The menace concerns experts on white nationalism and similar extremism—as well as the majorities of the nation’s people who do not favor the establishment of a right-wing fascist dictatorship in the country.
The most recent spike in the danger surfaced after the FBI, acting on a federal search warrant, entered Mar-A-Lago while Trump was not there. Prior talks between the National Archives, official custodian of all records from any administration after it leaves office, and Trump’s lawyers and aides convinced federal officials the Trumpites were holding documents back.
Previous to those talks, the Archives had carted away 12 boxes of items, some of them classified, from Mar-A-Lago earlier this year. They took 11 more this time—and set the white nationalists, white supremacists and Trumpite troglodytes off.
One big difference
But there is at least one big difference between the current cyclone of extremism and past right-wing and white supremacist/nationalist rage, stretching in U.S. history all the way back to the 1850s: The Internet.
The rage comes through in the twitterverse, on extremist websites like Gab and on platforms, led by Trump’s own site, Truth Social, but also including “mainstream” platforms such as Facebook. And the Internet allows the white nationalists, extremists and their ilk—many of them now individual actors rather than in groups—to communicate and coordinate in ways they could not have in prior years.
The result? Though the experts haven’t said so, yet, an explosion from the right that, if it starts, would dwarf the Jan. 6, 2021 invasion, insurrection and Trumpite coup d’état attempt.
“Reactions were markedly similar across extremist and ‘non-extremist’ platforms, which included bold-faced political names,” reports the Center on Extremism, a think tank run by the Anti-Defamation League of the B’nai Brith.
For those extremists the FBI at Mar-A-Lago “is the sign everyone has been waiting for to start a ‘war.’ This can be read to mean legislative, political, legal or violent, depending on the author of the comment and accompanying text,” the Anti-Defamation League added.
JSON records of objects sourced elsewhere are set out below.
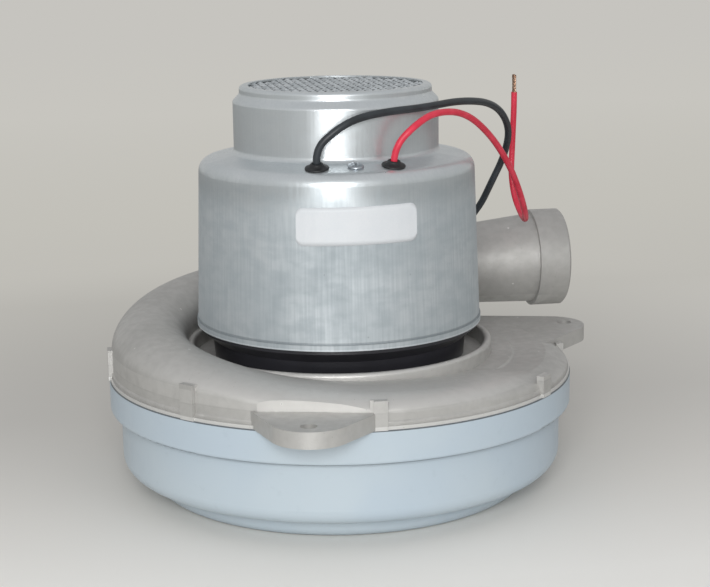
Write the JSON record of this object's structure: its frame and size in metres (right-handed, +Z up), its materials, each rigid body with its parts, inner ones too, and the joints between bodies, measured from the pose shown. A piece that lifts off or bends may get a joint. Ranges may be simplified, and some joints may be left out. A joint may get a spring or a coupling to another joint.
{
  "type": "vacuum motor unit",
  "caption": "By-pass vacuum motor: fan stack in a stepped steel cup, cast volute with side discharge horn and lugs, permanent-magnet motor under a drawn can, two flying leads.",
  "frame": {"origin": "centre of the air inlet in the flat base of the fan shell", "axes": "+Z up the shaft towards the cooling fan, +X out of the discharge horn, which lies behind the shaft at +Y"},
  "size_m": [0.2381, 0.2391, 0.1842],
  "materials": {
    "shell_paint": "satin",
    "cast_aluminium": "matt",
    "galvanised_steel": "satin",
    "black_plastic": "matt",
    "sheet_aluminium": "satin",
    "bright_steel": "satin",
    "zinc_plated_steel": "bright",
    "bearing_steel": "polished",
    "lamination_steel": "matt",
    "enamelled_copper": "gloss",
    "copper": "satin",
    "brass": "satin",
    "carbon": "matt",
    "ferrite": "matt",
    "phenolic_board": "satin",
    "black_rubber": "matt",
    "black_insulation": "satin",
    "red_insulation": "satin",
    "spring_steel": "bright"
  },
  "bodies": {
    "housing": {"fan_shell": "shell_paint", "stationary_fan_1": "sheet_aluminium", "stationary_fan_2": "sheet_aluminium", "exhaust_casting": "cast_aluminium", "bearing_retainer": "zinc_plated_steel", "retainer_screws": "zinc_plated_steel", "lower_bearing_outer": "bearing_steel", "upper_bearing_outer": "bearing_steel", "field_yoke": "zinc_plated_steel", "field_magnets": "ferrite", "magnet_clips": "spring_steel", "commutator_bracket": "cast_aluminium", "through_bolts": "zinc_plated_steel", "brush_plate": "phenolic_board", "brush_holders": "brass", "brush_caps": "brass", "spring_left": "spring_steel", "spring_right": "spring_steel", "inner_lead_black": "black_insulation", "inner_lead_red": "red_insulation", "support_ring": "black_plastic", "motor_cover": "galvanised_steel", "top_screen": "galvanised_steel", "cover_screws": "zinc_plated_steel", "lead_grommets": "black_rubber", "lead_black": "black_insulation", "lead_red": "red_insulation", "lead_ends": "copper"},
    "rotor": {"shaft": "bright_steel", "impeller_1": "sheet_aluminium", "impeller_2": "sheet_aluminium", "impeller_3": "sheet_aluminium", "spacer_1": "bright_steel", "spacer_2": "bright_steel", "spacer_3": "bright_steel", "fan_washer": "zinc_plated_steel", "fan_nut": "zinc_plated_steel", "lower_bearing_inner": "bearing_steel", "upper_bearing_inner": "bearing_steel", "armature_core": "lamination_steel", "armature_winding": "enamelled_copper", "commutator": "copper", "cooling_fan": "galvanised_steel", "fan_clip": "spring_steel"},
    "brush_l": {"brush_left": "carbon"},
    "brush_r": {"brush_right": "carbon"}
  },
  "joints": [
    {"name": "rotor_spin", "type": "hinge", "parent": "housing", "child": "rotor", "pos_m": [0, 0, 0.1], "axis": [0, 0, 1], "continuous": true},
    {"name": "brush_right_slide", "type": "slide", "parent": "housing", "child": "brush_r", "axis": [1, 0, 0], "range_m": [0, 0.006], "stiffness_N_per_m": 150, "springref_m": -0.02, "deforming": ["spring_right"]},
    {"name": "brush_left_slide", "type": "slide", "parent": "housing", "child": "brush_l", "axis": [-1, 0, 0], "range_m": [0, 0.006], "stiffness_N_per_m": 150, "springref_m": -0.02, "deforming": ["spring_left"]}
  ]
}
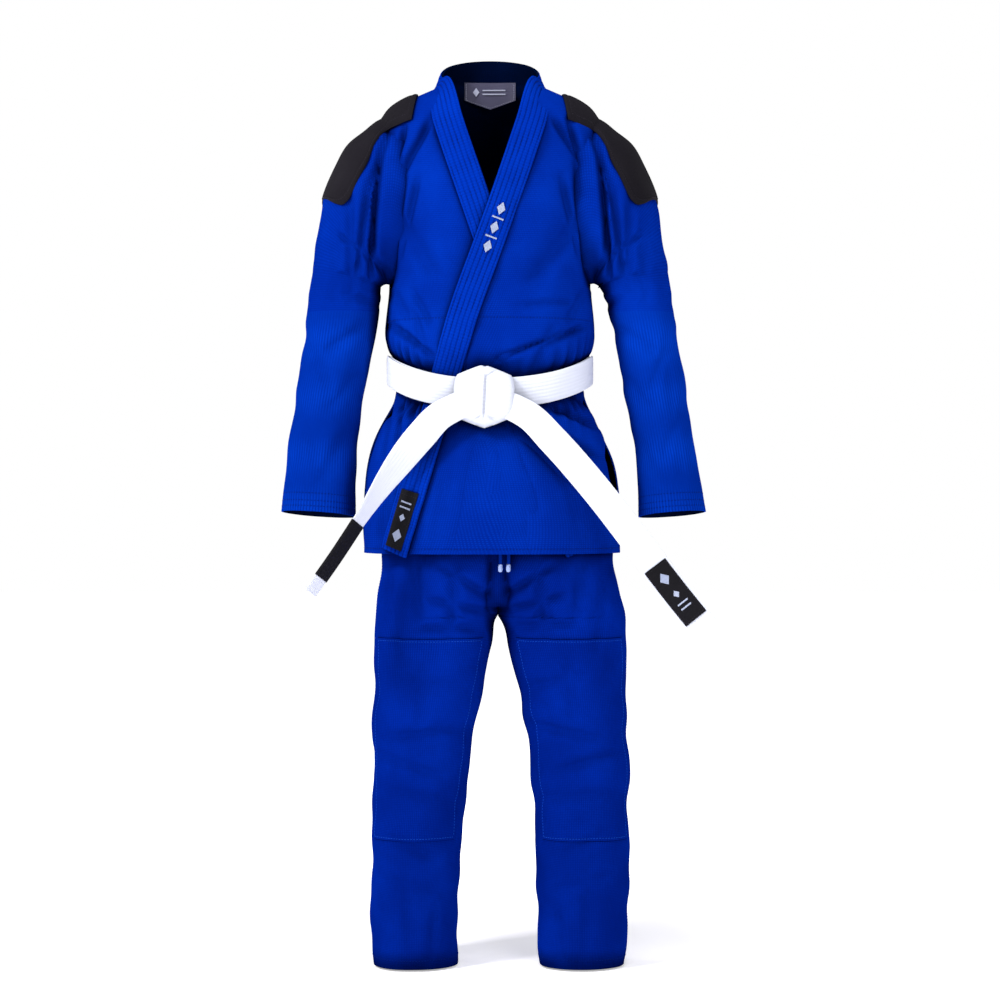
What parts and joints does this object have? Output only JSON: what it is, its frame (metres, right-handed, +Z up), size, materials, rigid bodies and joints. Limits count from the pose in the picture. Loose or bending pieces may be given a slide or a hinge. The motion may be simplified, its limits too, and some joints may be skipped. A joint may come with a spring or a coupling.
{
  "type": "martial arts uniform",
  "caption": "Crossover grappling uniform: quilted-lapel jacket with shoulder pads, straight trousers and a flat-knotted belt with two tails.",
  "frame": {"origin": "between the shoulders at the height where the jacket rests on the wearer", "axes": "+Z up, front faces -Y, wearer's left is +X"},
  "size_m": [0.664, 0.3276, 1.3962],
  "materials": {
    "jacket_weave": "cotton pearl weave",
    "lapel_cloth": "stitched cotton twill",
    "trouser_cloth": "cotton twill",
    "shoulder_pad": "matt canvas",
    "patch": "tight woven patch",
    "neck_label": "woven label",
    "belt_cotton": "stitched cotton",
    "drawcord": "braided cord",
    "cord_tip": "satin",
    "lapel_foam": "closed-cell foam"
  },
  "bodies": {
    "jacket": {"back_panel": "jacket_weave", "left_front_panel": "jacket_weave", "right_front_panel": "jacket_weave", "collar_band": "lapel_cloth", "collar_core": "lapel_foam", "neck_label": "neck_label", "belt_inner_wrap": "belt_cotton", "belt_outer_wrap": "belt_cotton", "belt_knot": "belt_cotton", "left_armhole_fold": "jacket_weave", "right_armhole_fold": "jacket_weave", "left_shoulder_pad": "shoulder_pad", "right_shoulder_pad": "shoulder_pad"},
    "left_upper_sleeve": {"left_upper_sleeve": "jacket_weave", "left_elbow_fold": "jacket_weave"},
    "right_upper_sleeve": {"right_upper_sleeve": "jacket_weave", "right_elbow_fold": "jacket_weave"},
    "left_lower_sleeve": {"left_lower_sleeve": "jacket_weave", "left_cuff_tape": "jacket_weave"},
    "right_lower_sleeve": {"right_lower_sleeve": "jacket_weave", "right_cuff_tape": "jacket_weave"},
    "front_flaps": {"right_front_skirt": "jacket_weave", "right_skirt_lapel": "lapel_cloth", "right_skirt_core": "lapel_foam", "left_front_skirt": "jacket_weave", "left_skirt_lapel": "lapel_cloth", "left_skirt_core": "lapel_foam", "lapel_patch": "patch"},
    "right_tail": {"right_belt_tail": "belt_cotton", "rank_bar": "patch"},
    "left_tail": {"left_belt_tail": "belt_cotton", "belt_label": "patch"},
    "back_flap": {"back_skirt": "jacket_weave"},
    "trousers": {"waistband": "trouser_cloth", "seat": "trouser_cloth", "crotch_gusset": "trouser_cloth", "left_hip_fold": "trouser_cloth", "right_hip_fold": "trouser_cloth", "drawcord_knot": "drawcord", "left_drawcord_end": "drawcord", "right_drawcord_end": "drawcord", "left_cord_tip": "cord_tip", "right_cord_tip": "cord_tip"},
    "left_thigh": {"left_thigh": "trouser_cloth", "left_knee_fold": "trouser_cloth", "left_knee_patch": "trouser_cloth"},
    "right_thigh": {"right_thigh": "trouser_cloth", "right_knee_fold": "trouser_cloth", "right_knee_patch": "trouser_cloth"},
    "left_shin": {"left_shin": "trouser_cloth", "left_hem_tape": "trouser_cloth"},
    "right_shin": {"right_shin": "trouser_cloth", "right_hem_tape": "trouser_cloth"}
  },
  "joints": [
    {"name": "left_shoulder", "type": "hinge", "parent": "jacket", "child": "left_upper_sleeve", "pos_m": [0.165, 0, -0.08], "axis": [0, -1, 0], "range_deg": [0, 80], "deforming": ["left_armhole_fold", "left_shoulder_pad"]},
    {"name": "right_shoulder", "type": "hinge", "parent": "jacket", "child": "right_upper_sleeve", "pos_m": [-0.165, 0, -0.08], "axis": [0, 1, 0], "range_deg": [0, 80], "deforming": ["right_armhole_fold", "right_shoulder_pad"]},
    {"name": "left_elbow", "type": "hinge", "parent": "left_upper_sleeve", "child": "left_lower_sleeve", "pos_m": [0.24, 0.005, -0.375], "axis": [-1, 0, 0], "range_deg": [0, 80], "deforming": ["left_elbow_fold"]},
    {"name": "right_elbow", "type": "hinge", "parent": "right_upper_sleeve", "child": "right_lower_sleeve", "pos_m": [-0.24, 0.005, -0.375], "axis": [-1, 0, 0], "range_deg": [0, 80], "deforming": ["right_elbow_fold"]},
    {"name": "front_flap_lift", "type": "hinge", "parent": "jacket", "child": "front_flaps", "pos_m": [0, -0.116, -0.49], "axis": [-1, 0, 0], "range_deg": [0, 12]},
    {"name": "back_flap_lift", "type": "hinge", "parent": "jacket", "child": "back_flap", "pos_m": [0, 0.116, -0.49], "axis": [1, 0, 0], "range_deg": [0, 12]},
    {"name": "right_tail_swing", "type": "hinge", "parent": "front_flaps", "child": "right_tail", "pos_m": [-0.07485, -0.14085, -0.494], "axis": [0, 0.9925, -0.1219], "range_deg": [-30, 25]},
    {"name": "left_tail_swing", "type": "hinge", "parent": "front_flaps", "child": "left_tail", "pos_m": [0.05885, -0.14085, -0.494], "axis": [0, -0.9925, 0.1219], "range_deg": [-30, 25]},
    {"name": "trousers_slide", "type": "slide", "parent": "jacket", "child": "trousers", "axis": [0, 0, -1], "range_m": [0, 0.06]},
    {"name": "left_hip", "type": "hinge", "parent": "trousers", "child": "left_thigh", "pos_m": [0.111, 0, -0.763], "axis": [-1, 0, 0], "range_deg": [-15, 50], "deforming": ["left_hip_fold", "crotch_gusset"]},
    {"name": "right_hip", "type": "hinge", "parent": "trousers", "child": "right_thigh", "pos_m": [-0.087, 0, -0.763], "axis": [-1, 0, 0], "range_deg": [-15, 50], "deforming": ["right_hip_fold"]},
    {"name": "left_knee", "type": "hinge", "parent": "left_thigh", "child": "left_shin", "pos_m": [0.133, -0.005, -0.985], "axis": [1, 0, 0], "range_deg": [0, 80], "deforming": ["left_knee_fold", "left_knee_patch"]},
    {"name": "right_knee", "type": "hinge", "parent": "right_thigh", "child": "right_shin", "pos_m": [-0.109, -0.005, -0.985], "axis": [1, 0, 0], "range_deg": [0, 80], "deforming": ["right_knee_fold", "right_knee_patch"]}
  ]
}
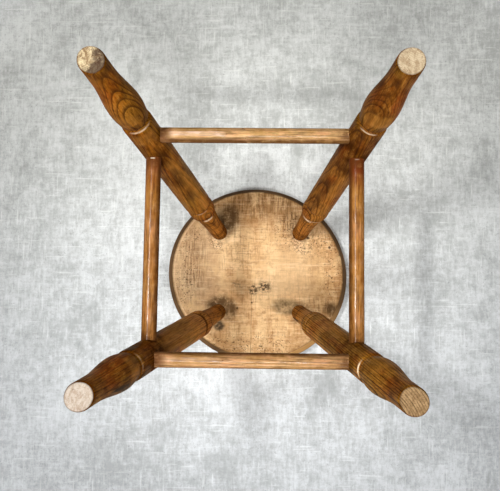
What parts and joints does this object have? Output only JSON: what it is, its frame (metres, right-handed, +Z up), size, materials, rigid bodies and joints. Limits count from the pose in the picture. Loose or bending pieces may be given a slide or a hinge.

Some examples:
- “Civil War was trending on Twitter with people wondering if it will happen. It has already begun…. except for the shooting,” influencer Juanita Broaddrick declared on Truth Social, which Trump established after twitter banned him. Influencer Lydia Shaffer, who names herself ‘Conservative Barbie,’ posted: “Civil war has been declared,’” the center’s study said.
- When right-wing commentator Steve Crowder tweeted, also on Truth Social, “Tomorrow is war. Sleep well,” replies included. “Can we just do this Civil War thing already?” “It’s time to start hunting them in return,” and “Patriots!!! Arm yourselves! We are about to enter into Civil War!”
- Another Truth Social user wrote: “F— the Feds! The Second Amendment is not about shooting deer! Lock and load! MAGA! Trump 2024!”
- A poster on the patriots.win forum—formerly TheDonald.win—added on August 8: “There comes a time when the call for peace must cease because peace does not end evil and we all know this. I think we are all just about prepared for the ‘ask’ because we are just about over the line where good men need to do bad things.”
The experts also worry the U.S. is inadequately defending itself against internal violent terrorism threats. The White House and Justice Department set up interagency task forces to monitor the threats and coordinate responses, and DOJ this year created a new specific unit to track and disrupt domestic terrorism, Assistant Attorney General Matthew Olsen told the Senate Judiciary Committee.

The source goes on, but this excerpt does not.